Ada yang mengatakan bahwa walaupun hasilnya sudah diduga, tetap perlu dijalankan sesuai mekanisme demokrasi. Sebab katanya pemilihan umum langsung adalah esensi demokrasi.

Ini mirip dengan penentuan tanggal jatuhnya permulaan bulan Ramadhan untuk memulai puasa dan idul fitri serta hari raya Islam lainnya, yakni perbedaan antara hisab (menghitung) dan rukyat (melihat). Semua sepakat bahwa sistem hisab dan rukyat ada dalilnya, dan sama-sama kuatnya. Para penganut rukyat sebenarnya, sudah menggunakan sistem hisab jauh hari sebelumnya. Akan tetapi masih harus tetap merukyat, karena untuk meyakinkan dan menunjukkan ketaatan, lita'abudi, atas dalil yang mengharuskan rukyat. Dengan demikian, walaupun hasilnya sudah dapat diprediksi, sudah diketahui berdasarkan kaidah-kaidah ilmiyah, tetap harus dilakukan dengan sistem melihat, merukyat.

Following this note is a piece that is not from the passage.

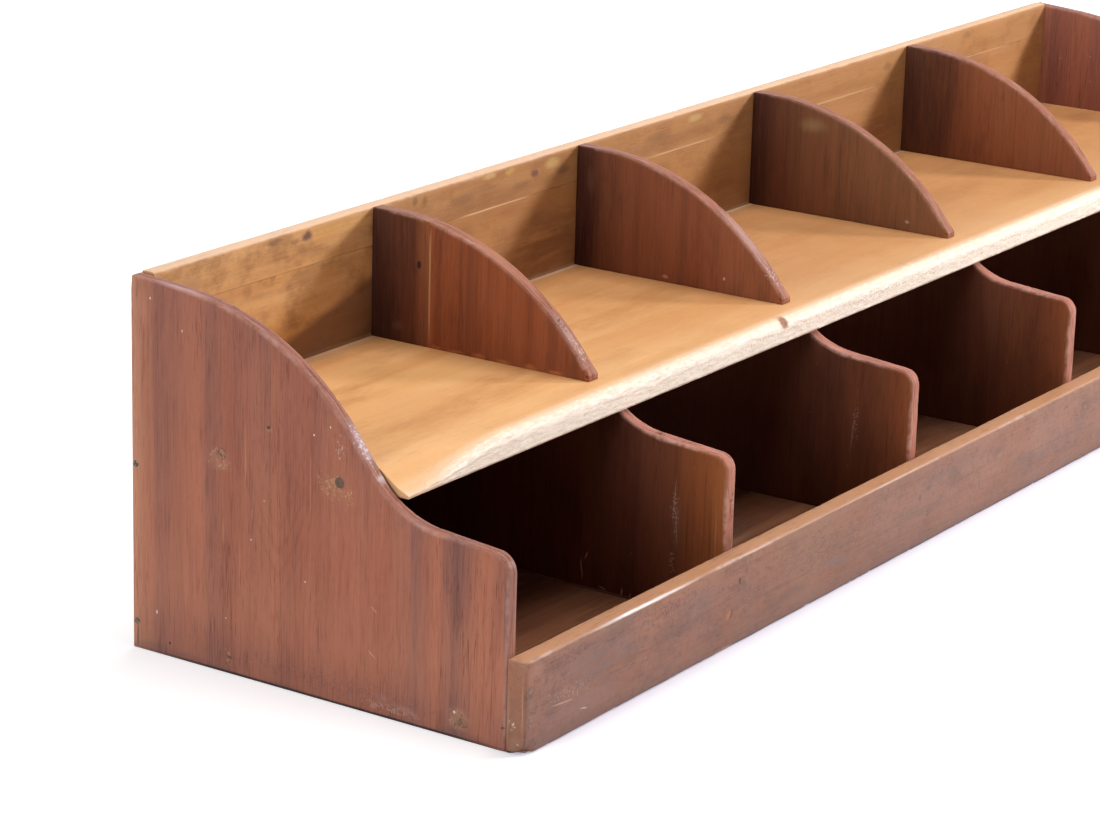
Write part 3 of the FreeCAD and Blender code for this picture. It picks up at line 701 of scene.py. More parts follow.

Persamaannya dengan pemilukada adalah, bahwa sudah banyak pihak yang mengetahui hasil pemilukada, bahkan jauh-jauh hari sebelumnya, seperti lembaga survey yang dilakukan walaupun katanya telah dibayar oleh salah satu kandidat, akan tetapi pemilu harus tetap dilaksanakan karena itulah mekanisme demokrasi yang sesungguhnya.

Bagi saya pribadi, inilah kelemahan kita di negara ini. Kita lebih senang disebut demokratis daripada menghemat biayah pemilukada yang milyaran bahkan triliyunan rupiah, menghindari pertumpahan darah, dan fokus kepada masalah pembangunan bangsa. Kita sibuk sekali karena ini masalah demokrasi. Padahal hasilnya, tidak selamanya mencerminkan demokrasi. Jika kita sepakat bahwa tujuan utama demokrasi adalah untuk mensejahterakan masyarakat, memeratakan keadilan bagi seluruh warganegara, maka pemilukada bukanlah sesuatu yang harus dipaksakan untuk dilakukan. Mari kita cari cara memilih pemimpin dengan cara Indonesia, nilai-nilai budaya bangsa, adat istiadat dan keinginan warganegara.